Il rischio paventato è che, con l’accoglimento di richieste analoghe da parte di altri creditori, le richieste esecutive si moltiplichino, mettendo sotto pressione il bilancio statale e modificando l’equilibrio tra centro e periferia. Il pagamento diretto da parte dello Stato, inoltre, influenza la capacità di finanziamento futuro degli enti locali e le condizioni con cui potranno accedere al credito. I debiti trasformati da incagliati a liquidità per i creditori possono, tuttavia, limitare la capacità programmatica delle amministrazioni pubbliche, assorbendo risorse originariamente destinate a servizi e investimenti pubblici.

Implicazioni per imprese, banche e cittadini: i nuovi strumenti di tutela

La nuova giurisprudenza europea offre finalmente alle imprese e ai soggetti finanziari un reale strumento di tutela per recuperare le somme dovute. Aziende che per anni hanno sofferto a causa dei ritardi o delle insolvenze degli enti locali possono ora, sulla base di una sentenza della CEDU, adire direttamente il governo centrale per ottenere il pagamento di crediti rimasti inadempiuti. Tale possibilità riguarda non solo le grandi istituzioni finanziarie, come banche e fondi che acquistano crediti vantati verso la pubblica amministrazione, ma anche piccole e medie imprese, artigiani e professionisti. Per questi ultimi, il rilievo assunto dalla giurisprudenza europea significa la possibilità di superare ostacoli che in passato impedivano la riscossione effettiva dei corrispettivi spettanti. Dal punto di vista dei cittadini, potranno affidarsi con maggiore fiducia a strumenti giurisdizionali sia nazionali sia europei, facendo leva sull’obbligo dello Stato di adempiere in caso di dissesto. Questa tutela, però, deve essere bilanciata con il rispetto delle tempistiche procedurali e dei limiti fissati dalle sentenze, pena un possibile congestionamento dei tribunali e la necessità di interventi normativi di coordinamento.
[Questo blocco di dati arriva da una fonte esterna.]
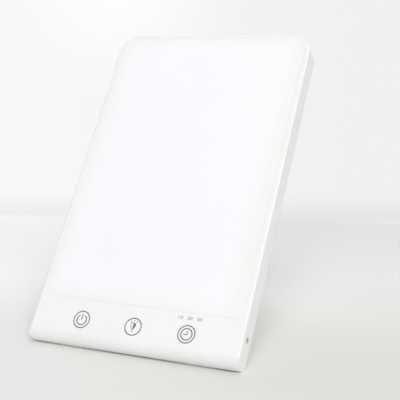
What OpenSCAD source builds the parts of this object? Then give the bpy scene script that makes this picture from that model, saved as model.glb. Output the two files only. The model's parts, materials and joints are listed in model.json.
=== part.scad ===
// Tablet light therapy lamp with an edge-lit window, touch keys and a fold-out stand.
//
// Most pieces are drawn in the tablet's own frame: X across, Y from the front face to the back,
// Z up the face from its rounded foot. on_table() then leans the tablet back on the table.
// The leg is drawn folded, with its hinge axis at the origin, and leg_place() opens it.
// Millimetres and degrees.

/* [Tablet] */
// Width of the tablet
tablet_w = 150; // [140:1:170]
// Height of the tablet, measured up its face
tablet_h = 243; // [238:1:260]
// Thickness of the tablet
tablet_t = 15; // [14.8:0.2:17]
// Radius of the two upper corners
corner_r = 16; // [14:0.5:19]
// Radius of the two lower corners
low_corner_r = 2.5; // [1.5:0.5:4]
// Rounding of the front edge
edge_r = 1.2; // [0.6:0.2:1.6]
// Side walls of the housing
wall = 2; // [1.8:0.1:2.3]
// Front wall behind the touch keys
front_wall = 2.2; // [2:0.1:2.6]
// Angle that the tablet leans back from upright
lean = 36; // [33:1:39]

/* [Window] */
// Rim beside the window
rim_side = 4; // [3:0.5:5]
// Rim above the window
rim_top = 3; // [2.5:0.5:4]
// Height of the control strip below the window
strip_h = 30.2; // [30:0.2:33]
// Thickness of the opal plate
diffuser_t = 2; // [1.6:0.1:2.2]
// Seam around the opal plate
window_seam = 0.05; // [0.03:0.01:0.2]
// Dim border of the window at each side
dim_side = 7; // [6:0.5:8]
// Dim border of the window above and below
dim_end = 6; // [5:0.5:7]
// Ledge that carries the window plate
ledge_t = 1.2; // [1:0.1:1.4]

/* [Light box] */
// Thickness of the adhesive frame
tape_t = 0.2; // [0.1:0.05:0.3]
// Thickness of the diffusing film
film_t = 0.25; // [0.15:0.05:0.35]
// Thickness of the light guide
guide_t = 3; // [2.6:0.1:3.2]
// How far the light guide reaches behind the ledge at each side
guide_lap = 3.2; // [2.6:0.1:3.4]
// Thickness of the reflector sheet
sheet_t = 0.3; // [0.2:0.05:0.4]
// Spacing of the LEDs
led_pitch = 7.6; // [6:0.2:10]
// Length of one LED along its bar
led_l = 3.5; // [2.8:0.1:4]
// Height of one LED above its bar
led_t = 1.1; // [0.8:0.1:1.2]
// Thickness of the LED bar
bar_t = 0.9; // [0.8:0.1:1]
// Width of the LED bar
bar_w = 6; // [5:0.2:6.6]
// Thickness of the heat spreader
spreader_t = 1.2; // [1:0.1:1.3]
// Width of the heat spreader's flange
spreader_flange = 8; // [5:0.5:9]

/* [Controls] */
// Spacing of the touch keys
key_pitch = 37.7; // [34:0.1:39]
// Height of the touch keys above the foot
key_z = 16.1; // [15:0.1:17]
// Diameter of the thinned pad behind a touch key
key_pad_d = 14; // [12:0.5:15]
// Depth of the thinned pad
key_pad_depth = 0.8; // [0.5:0.1:1]
// Spacing of the lit minute marks
mark_pitch = 6.5; // [6:0.1:7]
// Distance from the top of the control strip down to the minute marks
mark_drop = 3.7; // [3.6:0.1:4.2]
// Diameter of the touch springs
spring_d = 6.8; // [5:0.2:8]
// Diameter of the spring wire
spring_wire_d = 0.6; // [0.4:0.1:0.8]
// Thickness of the control board
board_t = 1.6; // [1.2:0.2:2]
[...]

Scenari futuri e possibili riforme in materia di debiti della Pubblica Amministrazione

Alla luce delle pronunce della CEDU, il prossimo futuro vedrà probabilmente una revisione profonda della disciplina nazionale in materia di rapporti finanziari tra enti locali e creditori. Alcune possibili direttrici di riforma potrebbero riguardare:

  • Introduzione di meccanismi di garanzia statale preventiva a favore dei creditori;
  • Rafforzamento dei controlli sul ciclo di spesa degli enti locali e sulle modalità di gestione del dissesto;
  • Semplificazione delle procedure esecutive nei confronti degli enti pubblici e snellimento dei ricorsi;
  • Revisione dei criteri di autonomia finanziaria degli enti locali al fine di garantire una maggiore responsabilità gestionale;
  • Ridefinizione della disciplina della responsabilità erariale per i casi di inadempimento reiterato.
Nei prossimi mesi, il dibattito istituzionale e parlamentare sarà chiamato a mediare tra le esigenze di rigore contabile, la tutela degli aventi diritto e la sostenibilità del sistema delle autonomie locali. Solo attraverso un intervento coordinato tra legislazione, giurisprudenza e prassi amministrativa si potrà raggiungere un assetto effettivamente equilibrato e stabile nell’interesse della comunità.